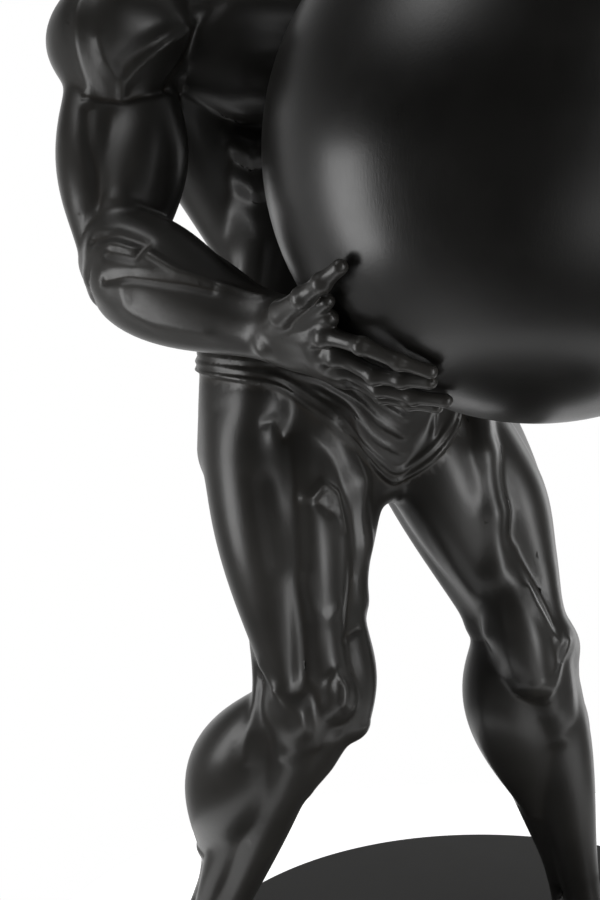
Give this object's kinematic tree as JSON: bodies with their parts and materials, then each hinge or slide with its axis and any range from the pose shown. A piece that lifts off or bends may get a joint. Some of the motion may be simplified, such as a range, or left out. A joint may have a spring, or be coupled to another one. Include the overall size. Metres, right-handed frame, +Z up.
{
  "type": "atlas statuette",
  "caption": "Black satin statuette of a muscular athlete lifting a large smooth globe, standing on a thin round base.",
  "frame": {"origin": "centre of the round base's underside", "axes": "+Z up; the figure faces -Y, with its right side towards -X"},
  "size_m": [0.3057, 0.29, 0.4884],
  "materials": {
    "black_satin": "satin black paint on cast resin"
  },
  "bodies": {
    "root": {"base": "black_satin", "globe": "black_satin", "figure": "black_satin"}
  },
  "joints": []
}
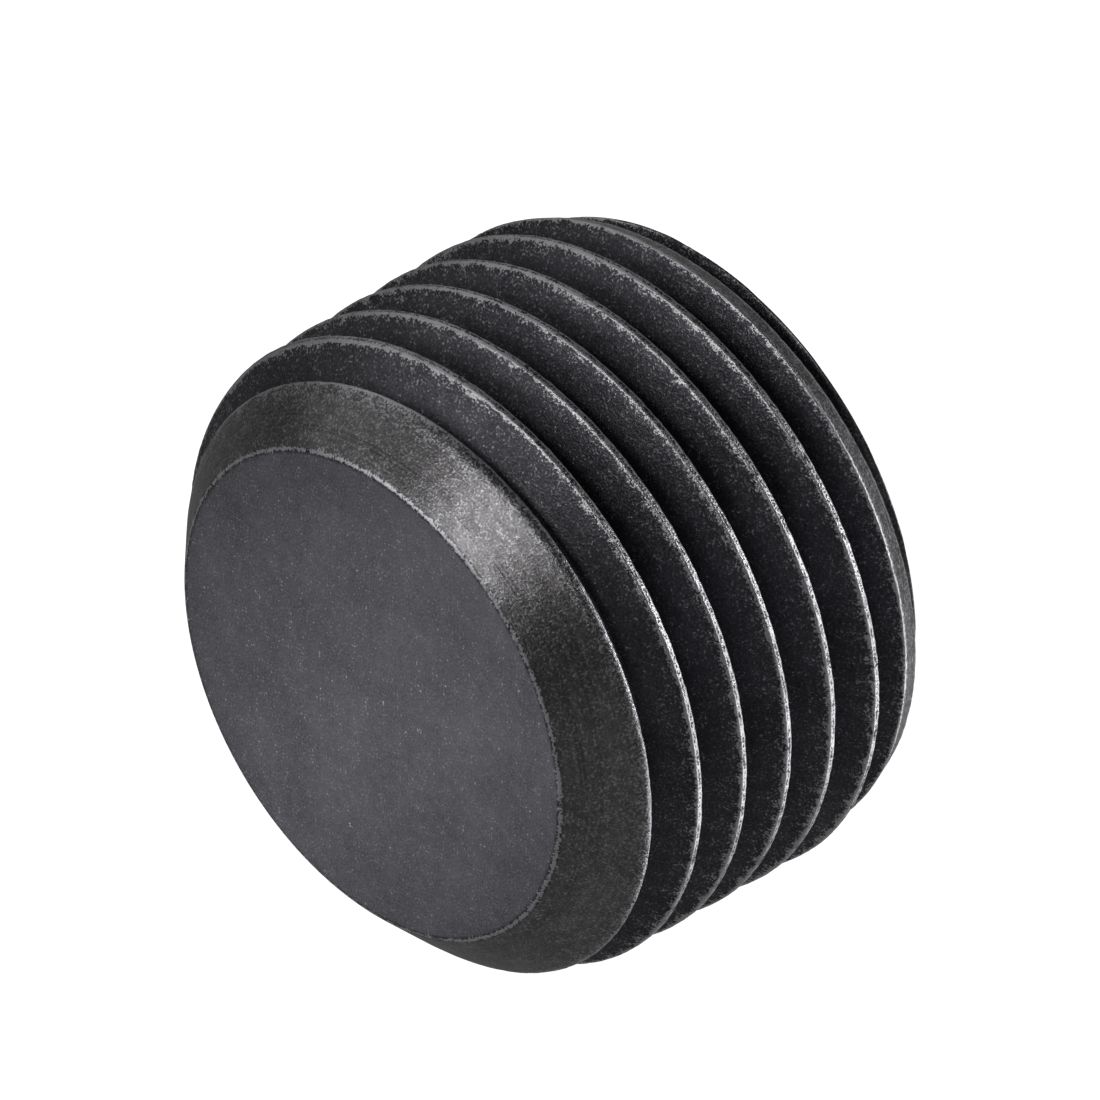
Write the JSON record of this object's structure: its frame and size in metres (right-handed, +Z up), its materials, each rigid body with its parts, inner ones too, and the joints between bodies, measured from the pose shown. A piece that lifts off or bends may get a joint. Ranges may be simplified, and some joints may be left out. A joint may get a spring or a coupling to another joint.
{
  "type": "taper-threaded hex socket pipe plug",
  "caption": "Black steel pipe plug with a tapered outside thread, a flat chamfered small end and a hex key socket in its large end.",
  "frame": {"origin": "centre of the small end's flat face, on the thread's axis, which is the plane a taper thread is measured from", "axes": "+Y along the thread's axis from the small end to the large end, +Z up with the plug lying on its side"},
  "size_m": [0.0212, 0.0143, 0.0212],
  "materials": {
    "black_oxide_steel": "black oxide, satin, worn bright on the thread's crests"
  },
  "bodies": {
    "root": {"plug_body": "black_oxide_steel"}
  },
  "joints": []
}
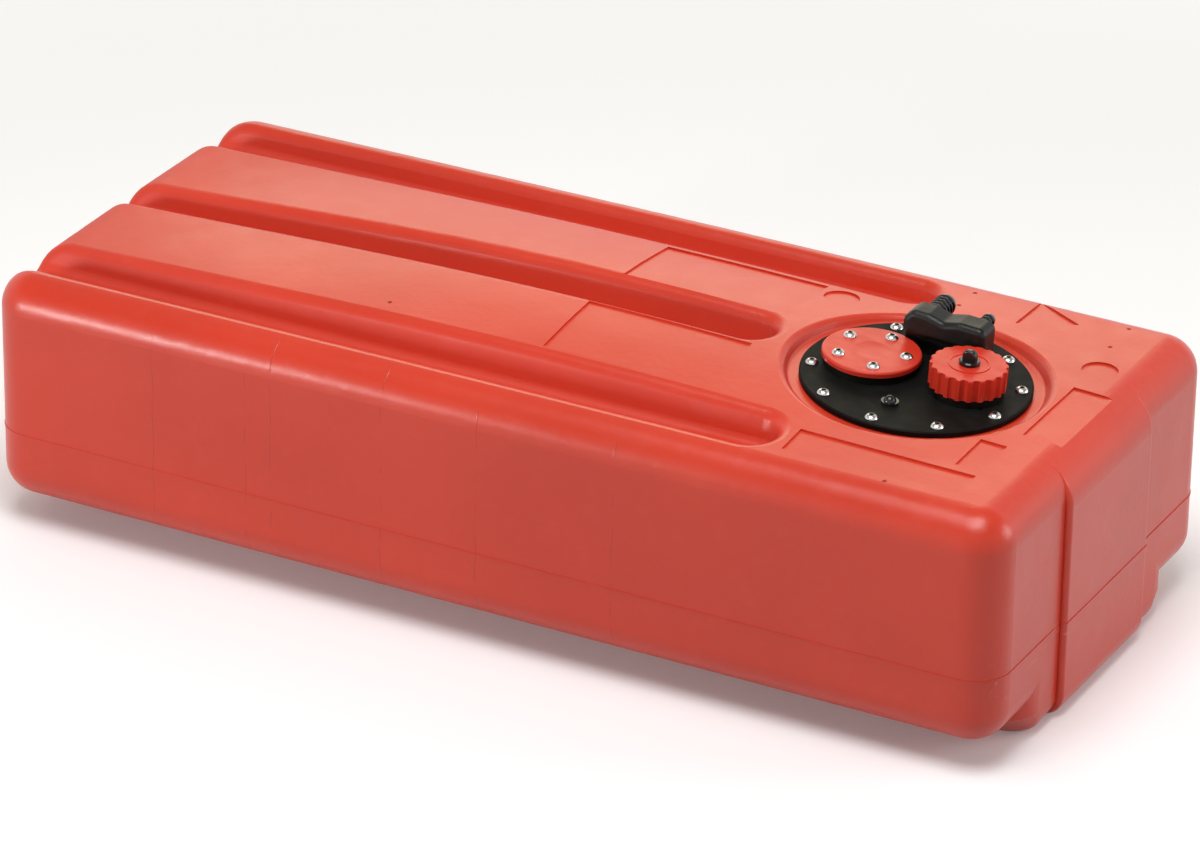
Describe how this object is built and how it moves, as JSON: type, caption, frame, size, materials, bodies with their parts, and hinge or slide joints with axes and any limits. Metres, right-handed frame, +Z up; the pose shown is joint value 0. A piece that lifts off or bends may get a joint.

+++

STATED TASK – Reproduce every entry shown above, precisely as it stands.

THE REPLY –
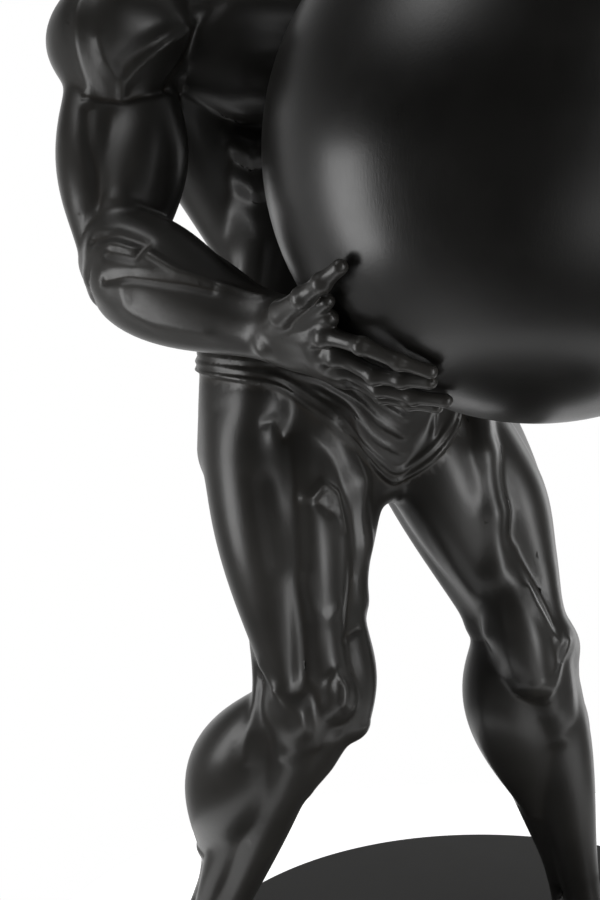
Give this object's kinematic tree as JSON: bodies with their parts and materials, then each hinge or slide with its axis and any range from the pose shown. A piece that lifts off or bends may get a joint. Some of the motion may be simplified, such as a range, or left out. A joint may have a spring, or be coupled to another one. Include the overall size. Metres, right-handed frame, +Z up.
{
  "type": "atlas statuette",
  "caption": "Black satin statuette of a muscular athlete lifting a large smooth globe, standing on a thin round base.",
  "frame": {"origin": "centre of the round base's underside", "axes": "+Z up; the figure faces -Y, with its right side towards -X"},
  "size_m": [0.3057, 0.29, 0.4884],
  "materials": {
    "black_satin": "satin black paint on cast resin"
  },
  "bodies": {
    "root": {"base": "black_satin", "globe": "black_satin", "figure": "black_satin"}
  },
  "joints": []
}
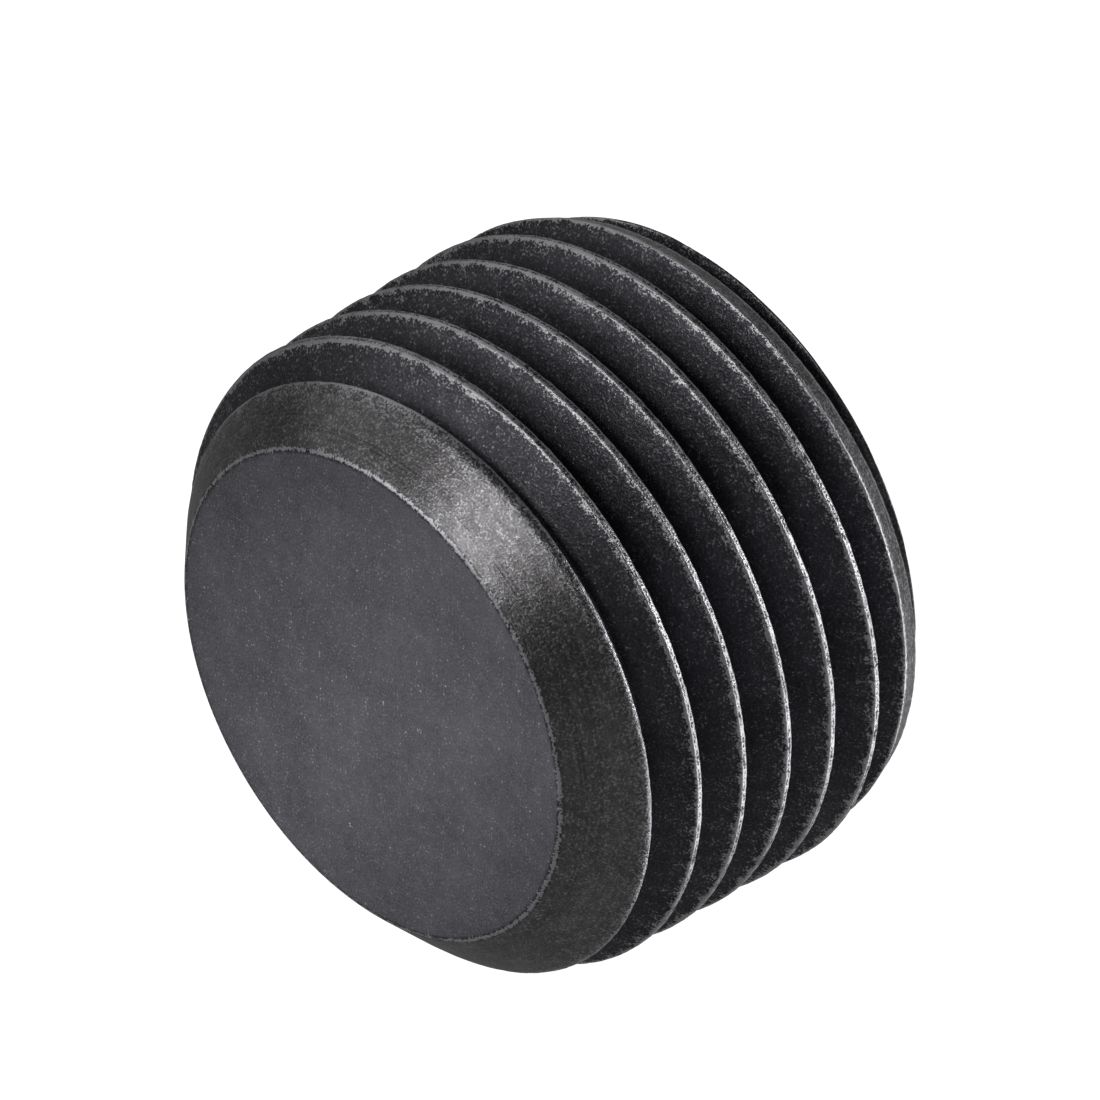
Write the JSON record of this object's structure: its frame and size in metres (right-handed, +Z up), its materials, each rigid body with its parts, inner ones too, and the joints between bodies, measured from the pose shown. A piece that lifts off or bends may get a joint. Ranges may be simplified, and some joints may be left out. A joint may get a spring or a coupling to another joint.
{
  "type": "taper-threaded hex socket pipe plug",
  "caption": "Black steel pipe plug with a tapered outside thread, a flat chamfered small end and a hex key socket in its large end.",
  "frame": {"origin": "centre of the small end's flat face, on the thread's axis, which is the plane a taper thread is measured from", "axes": "+Y along the thread's axis from the small end to the large end, +Z up with the plug lying on its side"},
  "size_m": [0.0212, 0.0143, 0.0212],
  "materials": {
    "black_oxide_steel": "black oxide, satin, worn bright on the thread's crests"
  },
  "bodies": {
    "root": {"plug_body": "black_oxide_steel"}
  },
  "joints": []
}
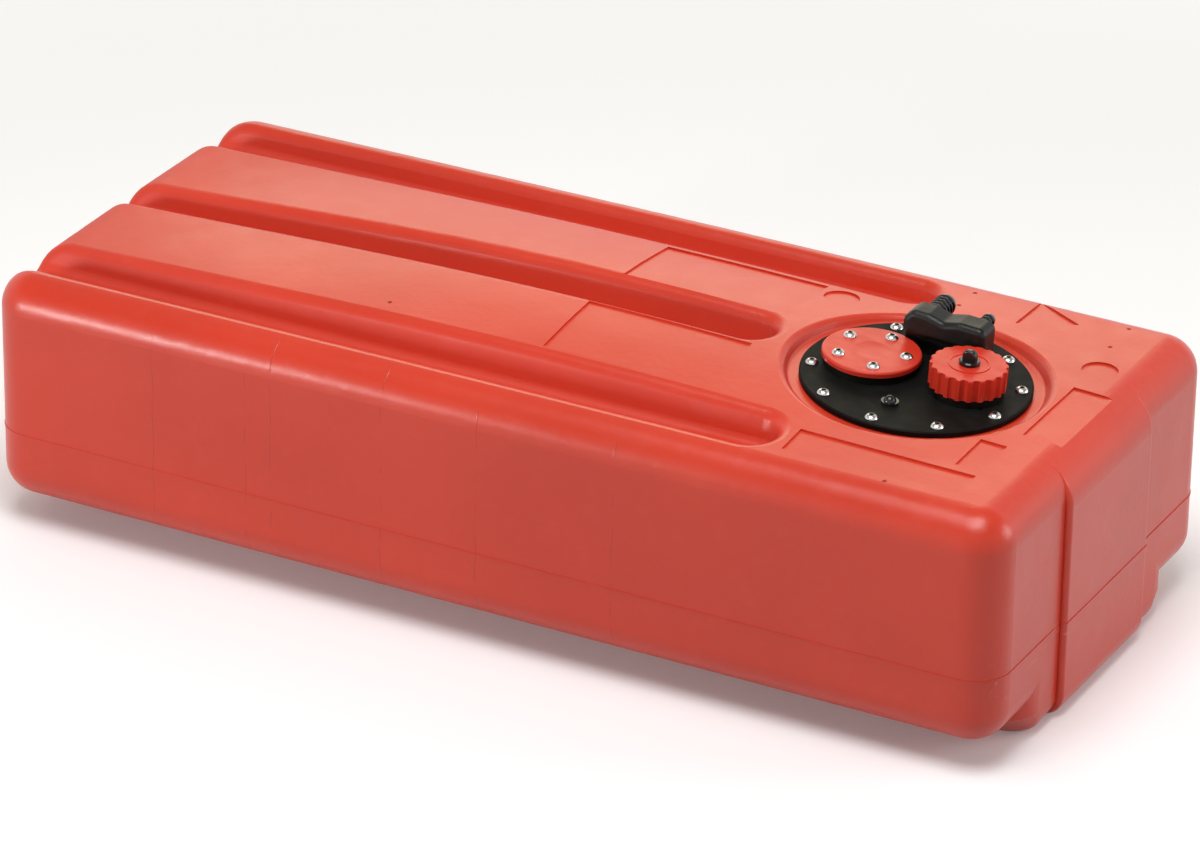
Describe how this object is built and how it moves, as JSON: type, caption, frame, size, materials, bodies with their parts, and hinge or slide joints with axes and any limits. Metres, right-handed frame, +Z up; the pose shown is joint value 0. A piece that lifts off or bends may get a joint.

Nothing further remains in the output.